Born in Buffalo, New York, Stasio did some radio production in college and fell into internships at news departments for commercial stations. This led him to Iowa, and similar jobs that he was less than excited by. “That was pretty miserable,” he says. “I didn’t want to do news; it bores me.”

Eventually Stasio found his way to National Public Radio and moved his family to Washington, D.C., where he worked as a newscaster until that innate curiosity got the best of him. He had become fascinated with children’s education, and when he heard that the Capital Children’s Museum was starting a radio station in 1989, he knocked on the door, looking for a way to help out.

The museum was also starting a school, and the director asked Stasio if he would be interested in teaching a radio production class. With two young children, a full-time job at NPR and no teaching experience, Stasio initially balked. But when he thought deeper about it, his tune changed.

“If you’re listening to what is being asked of you in the big wide world, sometimes you just have to sort of answer that,” he says. He eventually quit NPR and took the teaching gig. “I was the only classroom teacher who was there both the day it opened and the day it closed.”

The school closed in 1996, and Stasio returned to public radio, filling in for newscasting gigs and talk show hosts, where he honed his interview skills. He traveled around the country doing radio theater workshops and to former Soviet states across Europe to help stations there learn about independent journalism. Then he started getting calls to pick up some talk show gigs at WUNC, which in the early 2000s was trying to build a slate of such programs.

“I started talking to people in North Carolina, and holy stuff,” he says. “I’d never been, including NPR, at a place where I could have this kind of deep conversation, really rich and meaningful conversations.”

“I always tell people I feel like I learned how to ask questions [from him],” says Mary Surya, Stasio’s daughter, who laughed recalling the first time she ever voted. She called her dad for some advice: “I asked him, What am I supposed to vote for? And he was like, Are you serious? I’m not going to tell you what to vote for — let’s talk about it. Let’s discuss it. And I was like, Ahhh! There’s no time!”

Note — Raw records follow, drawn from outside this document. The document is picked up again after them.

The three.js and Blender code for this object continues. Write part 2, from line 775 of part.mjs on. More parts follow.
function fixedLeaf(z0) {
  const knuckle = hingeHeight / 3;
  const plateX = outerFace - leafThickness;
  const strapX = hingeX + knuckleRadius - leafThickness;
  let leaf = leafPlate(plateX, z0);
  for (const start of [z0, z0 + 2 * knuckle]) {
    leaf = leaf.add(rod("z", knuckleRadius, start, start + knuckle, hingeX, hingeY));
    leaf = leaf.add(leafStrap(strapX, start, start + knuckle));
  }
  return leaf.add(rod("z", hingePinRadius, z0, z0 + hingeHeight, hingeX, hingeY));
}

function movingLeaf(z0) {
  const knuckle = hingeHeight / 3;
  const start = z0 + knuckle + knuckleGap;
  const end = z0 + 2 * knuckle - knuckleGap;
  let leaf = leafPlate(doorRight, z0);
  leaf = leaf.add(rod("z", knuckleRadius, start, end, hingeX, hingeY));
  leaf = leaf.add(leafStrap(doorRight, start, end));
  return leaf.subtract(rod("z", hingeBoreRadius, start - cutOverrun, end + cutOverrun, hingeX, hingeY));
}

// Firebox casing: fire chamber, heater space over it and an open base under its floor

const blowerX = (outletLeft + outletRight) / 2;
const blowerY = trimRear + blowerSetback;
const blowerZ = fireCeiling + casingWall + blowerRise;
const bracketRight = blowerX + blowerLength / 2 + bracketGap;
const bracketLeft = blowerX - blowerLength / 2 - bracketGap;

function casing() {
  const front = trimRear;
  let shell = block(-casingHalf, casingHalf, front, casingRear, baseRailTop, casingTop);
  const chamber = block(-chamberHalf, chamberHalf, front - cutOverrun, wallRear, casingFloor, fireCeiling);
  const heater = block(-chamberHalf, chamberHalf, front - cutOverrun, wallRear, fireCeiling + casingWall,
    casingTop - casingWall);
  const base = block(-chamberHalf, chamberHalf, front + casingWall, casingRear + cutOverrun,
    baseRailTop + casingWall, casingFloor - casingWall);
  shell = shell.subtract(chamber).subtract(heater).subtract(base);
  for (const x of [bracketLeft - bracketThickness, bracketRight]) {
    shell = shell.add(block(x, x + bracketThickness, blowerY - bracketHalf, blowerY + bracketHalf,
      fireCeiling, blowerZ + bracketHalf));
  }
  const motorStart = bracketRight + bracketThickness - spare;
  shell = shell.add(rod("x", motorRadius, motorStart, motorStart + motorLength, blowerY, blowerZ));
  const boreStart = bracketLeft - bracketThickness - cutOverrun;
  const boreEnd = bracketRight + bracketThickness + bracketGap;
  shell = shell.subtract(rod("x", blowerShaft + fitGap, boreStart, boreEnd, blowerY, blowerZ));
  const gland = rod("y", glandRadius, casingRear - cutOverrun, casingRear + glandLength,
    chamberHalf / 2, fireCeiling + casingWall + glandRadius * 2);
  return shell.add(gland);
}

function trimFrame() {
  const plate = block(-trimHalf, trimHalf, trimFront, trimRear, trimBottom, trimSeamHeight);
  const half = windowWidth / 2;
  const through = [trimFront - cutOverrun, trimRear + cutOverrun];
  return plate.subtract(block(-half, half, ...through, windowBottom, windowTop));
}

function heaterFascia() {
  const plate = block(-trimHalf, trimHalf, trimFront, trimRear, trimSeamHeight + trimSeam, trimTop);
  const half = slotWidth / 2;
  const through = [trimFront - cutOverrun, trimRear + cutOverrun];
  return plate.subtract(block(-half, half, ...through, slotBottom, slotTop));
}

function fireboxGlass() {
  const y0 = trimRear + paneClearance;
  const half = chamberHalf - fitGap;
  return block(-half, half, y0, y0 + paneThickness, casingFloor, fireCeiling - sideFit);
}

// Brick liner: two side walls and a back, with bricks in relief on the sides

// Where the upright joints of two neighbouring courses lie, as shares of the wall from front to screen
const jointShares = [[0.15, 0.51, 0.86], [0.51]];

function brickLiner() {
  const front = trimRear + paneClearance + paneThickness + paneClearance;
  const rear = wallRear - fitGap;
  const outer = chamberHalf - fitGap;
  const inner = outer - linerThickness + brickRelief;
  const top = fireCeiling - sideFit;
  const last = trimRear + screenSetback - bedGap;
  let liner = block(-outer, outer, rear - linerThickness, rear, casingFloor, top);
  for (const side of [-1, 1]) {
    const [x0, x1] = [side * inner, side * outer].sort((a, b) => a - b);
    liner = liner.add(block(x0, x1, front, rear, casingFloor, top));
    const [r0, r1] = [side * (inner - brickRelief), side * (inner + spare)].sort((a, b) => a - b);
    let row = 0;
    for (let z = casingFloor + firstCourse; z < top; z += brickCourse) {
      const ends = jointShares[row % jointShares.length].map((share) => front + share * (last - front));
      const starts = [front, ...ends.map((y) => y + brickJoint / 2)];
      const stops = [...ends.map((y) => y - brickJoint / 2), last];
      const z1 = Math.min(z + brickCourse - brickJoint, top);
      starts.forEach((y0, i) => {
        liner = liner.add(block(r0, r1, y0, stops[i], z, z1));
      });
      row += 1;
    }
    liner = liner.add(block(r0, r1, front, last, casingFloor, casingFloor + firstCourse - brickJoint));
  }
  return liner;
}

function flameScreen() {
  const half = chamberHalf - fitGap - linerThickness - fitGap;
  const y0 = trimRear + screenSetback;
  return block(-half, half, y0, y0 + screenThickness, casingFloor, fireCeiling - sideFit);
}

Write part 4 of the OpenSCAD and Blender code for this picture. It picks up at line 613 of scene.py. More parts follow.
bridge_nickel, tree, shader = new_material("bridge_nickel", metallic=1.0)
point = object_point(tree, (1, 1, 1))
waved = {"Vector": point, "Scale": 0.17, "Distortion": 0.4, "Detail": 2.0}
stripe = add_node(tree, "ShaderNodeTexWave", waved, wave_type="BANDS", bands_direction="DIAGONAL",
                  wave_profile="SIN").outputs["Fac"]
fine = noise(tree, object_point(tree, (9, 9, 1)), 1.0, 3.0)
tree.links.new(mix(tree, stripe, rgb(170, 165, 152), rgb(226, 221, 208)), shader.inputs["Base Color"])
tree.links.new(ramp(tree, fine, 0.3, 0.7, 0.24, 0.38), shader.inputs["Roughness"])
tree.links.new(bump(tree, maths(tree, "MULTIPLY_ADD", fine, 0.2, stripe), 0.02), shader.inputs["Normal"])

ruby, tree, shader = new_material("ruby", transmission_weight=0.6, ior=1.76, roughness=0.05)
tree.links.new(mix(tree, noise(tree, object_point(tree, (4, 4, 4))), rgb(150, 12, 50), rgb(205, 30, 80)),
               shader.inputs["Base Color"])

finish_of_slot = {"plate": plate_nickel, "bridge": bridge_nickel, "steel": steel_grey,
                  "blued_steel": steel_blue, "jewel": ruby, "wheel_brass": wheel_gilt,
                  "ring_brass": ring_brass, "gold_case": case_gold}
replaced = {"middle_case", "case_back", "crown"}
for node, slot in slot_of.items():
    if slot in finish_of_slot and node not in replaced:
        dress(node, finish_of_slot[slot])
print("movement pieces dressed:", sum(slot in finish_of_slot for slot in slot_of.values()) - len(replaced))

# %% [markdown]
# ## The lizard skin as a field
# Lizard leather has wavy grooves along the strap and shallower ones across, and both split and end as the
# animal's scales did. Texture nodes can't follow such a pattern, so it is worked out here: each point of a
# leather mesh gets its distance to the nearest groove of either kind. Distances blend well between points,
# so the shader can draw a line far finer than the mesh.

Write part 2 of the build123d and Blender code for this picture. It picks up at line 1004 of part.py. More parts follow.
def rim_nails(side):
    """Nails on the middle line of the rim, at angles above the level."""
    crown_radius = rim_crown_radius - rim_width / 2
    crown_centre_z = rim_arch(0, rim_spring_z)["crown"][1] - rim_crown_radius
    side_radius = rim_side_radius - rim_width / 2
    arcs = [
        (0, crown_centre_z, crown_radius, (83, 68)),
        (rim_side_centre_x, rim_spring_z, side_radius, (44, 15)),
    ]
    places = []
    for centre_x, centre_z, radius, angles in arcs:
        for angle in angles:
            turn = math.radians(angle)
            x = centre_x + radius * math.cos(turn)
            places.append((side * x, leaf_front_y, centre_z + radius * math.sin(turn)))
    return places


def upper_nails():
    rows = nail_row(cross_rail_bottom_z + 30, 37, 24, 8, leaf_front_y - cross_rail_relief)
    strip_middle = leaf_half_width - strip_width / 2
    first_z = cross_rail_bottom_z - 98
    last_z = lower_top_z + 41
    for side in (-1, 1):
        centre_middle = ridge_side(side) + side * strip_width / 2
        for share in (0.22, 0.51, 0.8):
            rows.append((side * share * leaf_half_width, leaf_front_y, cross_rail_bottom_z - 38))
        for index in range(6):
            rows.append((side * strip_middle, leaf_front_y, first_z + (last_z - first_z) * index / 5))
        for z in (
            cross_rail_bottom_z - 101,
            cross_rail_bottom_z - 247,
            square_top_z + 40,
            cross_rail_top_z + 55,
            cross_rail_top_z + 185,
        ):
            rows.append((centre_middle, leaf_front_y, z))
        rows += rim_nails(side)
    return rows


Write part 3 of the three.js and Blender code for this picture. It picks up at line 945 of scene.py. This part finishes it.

After a few years of traveling back and forth from D.C. to the Triangle, Stasio and his wife Joanne settled in Durham. As The State of Things became his full-time gig, North Carolina residents were gifted with an outsider’s fascinated perspective on their state.

“I had great confidence in collaborating with a host who knows how to get the best out of a conversation,” Thomas says. “One who listens deeply enough to be able to sustain whatever kind of length of time needs to be filled without feeling like they’re just trying to get to the end of the hour.”

That personal touch is something Stasio says he adheres to for guests, especially ones with whom he may have conflicting political or social beliefs. Stasio has come to see part of his job as being a conduit for listeners, providing them with snapshots of their community, not polarizing rhetoric. Every guest, he says, is more than just the frame they’re put in for his show.

“Don’t look at them as the role you’re asking them to play,” says Stasio. “It’s you who’s casting them in a role.”

That commitment to deep listening was apparent to Eleanor Spicer Rice, a Raleigh-based entomologist who has been on The State of Things twice. Her first appearance was also her very first radio interview, so she was pretty nervous. But Stasio spent some time with her before they went on the air, which made her feel at ease.

“He just sat down with me like he had all the time in the world, and within three minutes, the conversation went from ants to Buddhism to collective consciousness,” says Rice. “He has such a beautiful breadth of knowledge that he touched on in this tiny amount of time.”

Building connections through conversation is “a bit of theater that we do every day,” says Stasio. “And it should be; it should be theater in the highest and best sense.”